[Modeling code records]
________

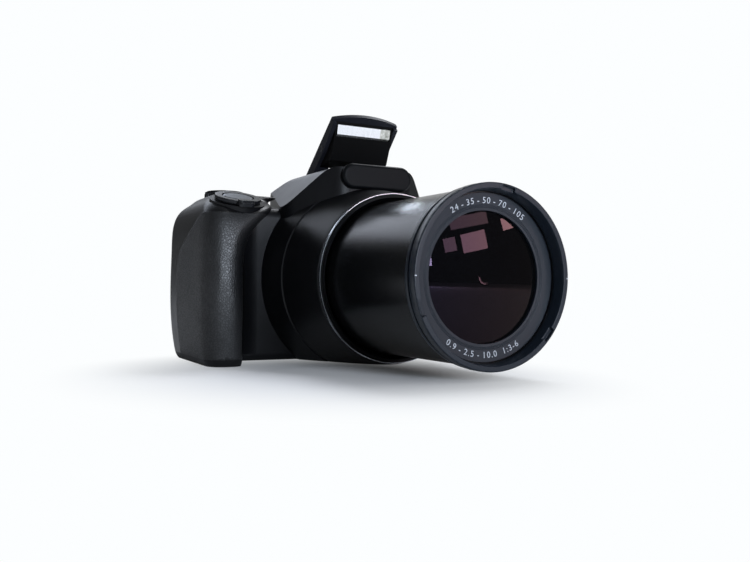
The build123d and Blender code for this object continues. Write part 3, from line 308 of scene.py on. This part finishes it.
# Dividing by the display's half sizes in millimetres makes its edge lie at 1 mm both ways.
reach = add(tree, "VectorMath", {0: from_middle.outputs[0], 1: (1 / HALF_WIDE, 0, 1 / HALF_TALL)},
            operation="MULTIPLY")
either = add(tree, "VectorMath", {0: reach.outputs[0]}, operation="ABSOLUTE")
sides = add(tree, "SeparateXYZ", {0: either.outputs[0]})
furthest = add(tree, "Math", {0: sides.outputs["X"], 1: sides.outputs["Z"]}, operation="MAXIMUM")
border = add(tree, "MapRange", {"Value": furthest.outputs[0], "From Min": 0.995 * MM,
                                "From Max": 1.005 * MM})
pixels = add(tree, "MixRGB", {"Fac": border.outputs[0], "Color1": colour("15181b"),
                              "Color2": colour("030304")})
shade(tree, Base_Color=pixels.outputs[0], Roughness=prints.outputs[0], Specular_IOR_Level=0.35)
print("screen", screen_top.name)

# %% [markdown]
# The printed marks are a thin white ink that scatters light evenly, so it reads as flat and pale.
# The boards inside are green lacquer over glass cloth, whose weave shows as a faint check under a
# gloss. Weave and speck are drawn at 0.8 and 0.4 mm, coarser than real ones, which wouldn't show.
# The sleeve of the capacitor is shrunk PVC with a wet shine, and battery and card are smooth ABS.

# %% Ink, board and sleeve
white_ink, tree, place = blank("white_pad_print_ink")
speck = add(tree, "TexNoise", {"Vector": place, "Scale": 1 / (0.4 * MM)})
ink = add(tree, "MixRGB", {"Fac": speck.outputs["Fac"], "Color1": colour("b9bfc8"),
                           "Color2": colour("d3d8df")})
shade(tree, Base_Color=ink.outputs[0], Roughness=0.5)
board_green, tree, place = blank("green_lacquered_glass_cloth")
weave = add(tree, "TexChecker", {"Vector": place, "Scale": 1 / (0.8 * MM), "Color1": colour("0d3b22"),
                                 "Color2": colour("124a2b")})
shade(tree, Base_Color=weave.outputs[0], Roughness=0.35, Coat_Weight=0.3)
sleeve = moulded("shrunk_pvc_sleeve", "0b0c22", "12142e", 0.6, 0.01, 0.25)
cell_case = moulded("smooth_grey_abs", "3a3c40", "44464b", 0.4, 0.01, 0.4)
card_case = moulded("smooth_blue_abs", "101c3c", "16244a", 0.4, 0.01, 0.35)
for made in (white_ink, board_green, sleeve, cell_case, card_case):
    print("inside", made.name)

# %% [markdown]
# The large covers have their rounded edges in the CAD model. Four other parts get theirs here: they
# arrive as loose triangles, so a Weld modifier joins them first. A small Bevel then rounds the hard
# edges that a moulding never has, and its hardened normals keep the flats flat.


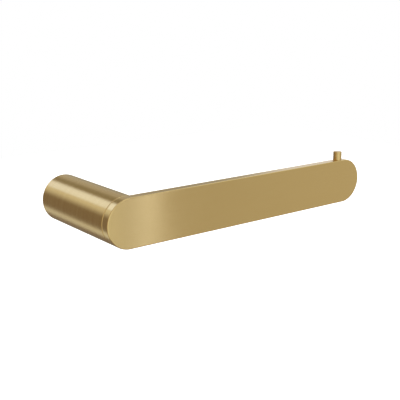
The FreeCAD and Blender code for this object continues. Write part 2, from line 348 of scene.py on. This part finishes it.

________

** Aim **
Repeat the material word for word from its opening line up to and including the line containing "# The sleeve".

** Written answer **
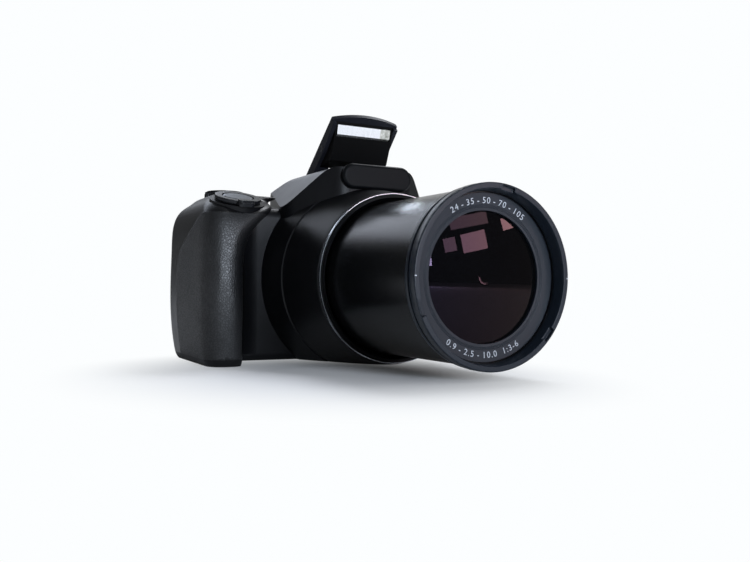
The build123d and Blender code for this object continues. Write part 3, from line 308 of scene.py on. This part finishes it.
# Dividing by the display's half sizes in millimetres makes its edge lie at 1 mm both ways.
reach = add(tree, "VectorMath", {0: from_middle.outputs[0], 1: (1 / HALF_WIDE, 0, 1 / HALF_TALL)},
            operation="MULTIPLY")
either = add(tree, "VectorMath", {0: reach.outputs[0]}, operation="ABSOLUTE")
sides = add(tree, "SeparateXYZ", {0: either.outputs[0]})
furthest = add(tree, "Math", {0: sides.outputs["X"], 1: sides.outputs["Z"]}, operation="MAXIMUM")
border = add(tree, "MapRange", {"Value": furthest.outputs[0], "From Min": 0.995 * MM,
                                "From Max": 1.005 * MM})
pixels = add(tree, "MixRGB", {"Fac": border.outputs[0], "Color1": colour("15181b"),
                              "Color2": colour("030304")})
shade(tree, Base_Color=pixels.outputs[0], Roughness=prints.outputs[0], Specular_IOR_Level=0.35)
print("screen", screen_top.name)

# %% [markdown]
# The printed marks are a thin white ink that scatters light evenly, so it reads as flat and pale.
# The boards inside are green lacquer over glass cloth, whose weave shows as a faint check under a
# gloss. Weave and speck are drawn at 0.8 and 0.4 mm, coarser than real ones, which wouldn't show.
# The sleeve of the capacitor is shrunk PVC with a wet shine, and battery and card are smooth ABS.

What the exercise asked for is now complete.